The Tervingi (Visigoths) became a thorn in the side of the Middle Imperial but for the Later Imperial Rome as well. From the Dniester they set off raiding the Eastern Empire and migrated to the Danube basin in their flight from the Hunnic menace, their army would meet the Romans at Adrianople.
II/64a Middle Imperial Rome (Western)
1 x general (Cv), 1 x equites (Cv), 1 x equites Illyriani (LH), 4 x Legionnaires (4Bd), 3 x auxilia (4Ax), 1 x archers (4Bw), 1 x cataphract (3Kn).
1 x general (3Kn), 1 x noble cavalry (3Kn), 8 x warriors (4Wb), 2 x archers (Ps).
The battlefield was typical for the Balkan region, rugged hills, forests and small settlements and here the two armies would clash. Both armies secured the right flank on rugged hills with Rome having a slight advantage of wood securing their left.
Both armies moved cautiously forward and a short time later Roman horns were heard up and down their line to signal the general attack. The sudden attack caught the Tervingi off guard and despite their lines buckling under the weight of the heavy infantry, the Roman assault was contained.
Recovering from the onslaught the Tervingi unleashed their own fury which surprised the Roman infantry. In less than one half hour, the Roman line disappeared. Score 5 - 2 for the Tervingi.
The Tervingi deployment had two minor adjustments, dense columns of warband were positioned on each flank while Rome interspersed auxilia and cataphract to stiffen the heavy infantry.
Both lines wheeled to the right seeking advantage, the Tervingi had secured the wood behind the Roman left flank and the Roman light horse were looking for similar opportunities on the opposite flank. The Tervingi were quick to seize the opportunity and flooded the Roman centre with attacks by warband columns and the noble cavalry.
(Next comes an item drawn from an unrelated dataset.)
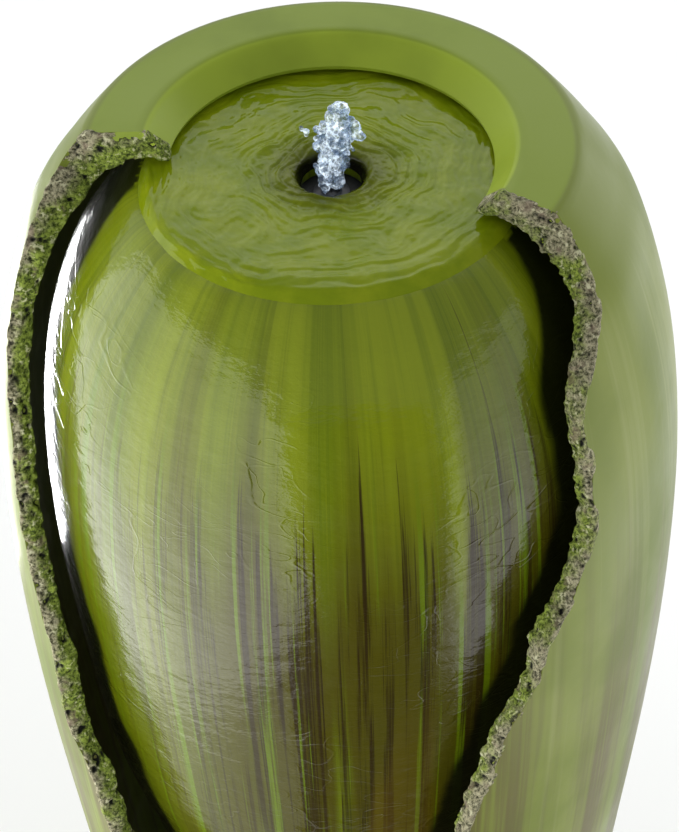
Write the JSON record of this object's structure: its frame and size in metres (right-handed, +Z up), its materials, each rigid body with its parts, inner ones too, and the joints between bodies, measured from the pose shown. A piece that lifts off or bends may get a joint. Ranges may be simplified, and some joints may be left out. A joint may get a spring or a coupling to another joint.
{
  "type": "urn water fountain",
  "caption": "Garden urn water fountain: a torn-open glazed shell round a glossy inner vase, with a lit bubbler in a shallow pool on top, a pump in the foot and a rear service hatch.",
  "frame": {"origin": "centre of the shell's flat underside, on the ground", "axes": "+Z up along the urn's axis, front with the torn opening towards -Y, rear hatch towards +Y"},
  "size_m": [0.3992, 0.3796, 0.845],
  "materials": {
    "shell_glaze": "satin sage glaze with brown runs, rough bare body at the torn edges",
    "vase_glaze": "glossy wet olive glaze with brown runs towards the foot",
    "cast_resin": "matt bonded body",
    "seal_rubber": "matt",
    "black_plastic": "moulded, lightly textured",
    "grey_plastic": "moulded",
    "clear_lens": "clear ribbed lens",
    "led_epoxy": "clear warm white lamp epoxy",
    "lamp_board": "white solder mask",
    "brass": "turned, lightly tarnished",
    "steel": "brushed stainless",
    "magnet": "sintered ferrite",
    "shaft_ceramic": "polished white ceramic",
    "clear_vinyl": "translucent vinyl tube",
    "filter_foam": "open cell foam",
    "water": "running water on the disc and the vase"
  },
  "bodies": {
    "fountain": {"outer_shell": "shell_glaze", "inner_vase": "vase_glaze", "vase_stand": "vase_glaze", "pool_plate": "vase_glaze", "vase_spacer_1": "cast_resin", "vase_spacer_2": "cast_resin", "vase_spacer_3": "cast_resin", "cord_gland": "seal_rubber", "gland_nut": "grey_plastic", "drain_bush": "grey_plastic", "lamp_housing": "black_plastic", "lamp_sleeve": "seal_rubber", "lamp_board": "lamp_board", "lamp_led_1": "led_epoxy", "lamp_led_2": "led_epoxy", "lamp_led_3": "led_epoxy", "lamp_led_4": "led_epoxy", "lamp_led_5": "led_epoxy", "lamp_led_6": "led_epoxy", "lamp_lens": "clear_lens", "bubbler_nozzle": "black_plastic", "riser_tube": "clear_vinyl", "hose_clamp_1": "steel", "hose_clamp_2": "steel", "lamp_lead": "seal_rubber", "lead_tie_1": "black_plastic", "lead_tie_2": "black_plastic", "lead_tie_3": "black_plastic", "pump_housing": "black_plastic", "chamber_seal": "seal_rubber", "outlet_spout": "black_plastic", "chamber_cover": "black_plastic", "front_bush": "seal_rubber", "rear_bush": "seal_rubber", "impeller_shaft": "shaft_ceramic", "suction_cup_1": "seal_rubber", "suction_cup_2": "seal_rubber", "suction_cup_3": "seal_rubber", "suction_cup_4": "seal_rubber"},
    "hatch": {"rear_hatch": "shell_glaze", "hatch_seal": "seal_rubber", "hatch_knob": "brass", "hatch_knob_screw": "steel"},
    "drain_stopper": {"drain_plug": "seal_rubber"},
    "rotor": {"impeller": "grey_plastic", "rotor_magnet": "magnet"},
    "intake": {"intake_cover": "grey_plastic", "filter_sponge": "filter_foam"},
    "dial": {"flow_dial": "black_plastic"}
  },
  "joints": [
    {"name": "hatch_pull", "type": "slide", "parent": "fountain", "child": "hatch", "axis": [0, 1, 0], "range_m": [0, 0.06]},
    {"name": "drain_plug_pull", "type": "slide", "parent": "fountain", "child": "drain_stopper", "axis": [0, 1, 0], "range_m": [0, 0.03]},
    {"name": "impeller_spin", "type": "hinge", "parent": "fountain", "child": "rotor", "pos_m": [0, 0, 0.053], "axis": [0, 1, 0], "continuous": true},
    {"name": "intake_pull", "type": "slide", "parent": "fountain", "child": "intake", "axis": [0, -1, 0], "range_m": [0, 0.022]},
    {"name": "flow_dial_turn", "type": "hinge", "parent": "intake", "child": "dial", "pos_m": [0, -0.05, 0.053], "axis": [0, -1, 0], "range_deg": [-90, 90]}
  ]
}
Score 4 – 2 for the Tervingi.
The final battle had the Tervingi positioned with her flanks covered by wood and difficult hill. Rome deployed in a similar fashion as the previous battle but placed her cavalry support on the left flank.
The Tervingi wheeled right dropping back two units on the left to cover any Roman attack on that flank.
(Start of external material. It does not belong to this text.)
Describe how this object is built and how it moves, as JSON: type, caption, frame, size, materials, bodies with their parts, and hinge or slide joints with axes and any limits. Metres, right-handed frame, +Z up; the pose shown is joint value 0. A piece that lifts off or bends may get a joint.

The Tervingi charged first and with a high pip score could reposition supporting units to add weight to key spots in the Roman line.
The tactic did work well for the Tervingi but Rome was not slow to take advantage of those units breaking through. Amid the dust the Tervingi general was seen pursuing the Roman commander and at this point all control was lost as both sides were delivering killing blows. Score tied 4 – 4.
The dance of death continued for another round with both sides even, 5 – 5. Suicidal attacks were made by scattered bands on both sides, but this time Fortuna smiled on Rome. Score 7 – 5 for Rome.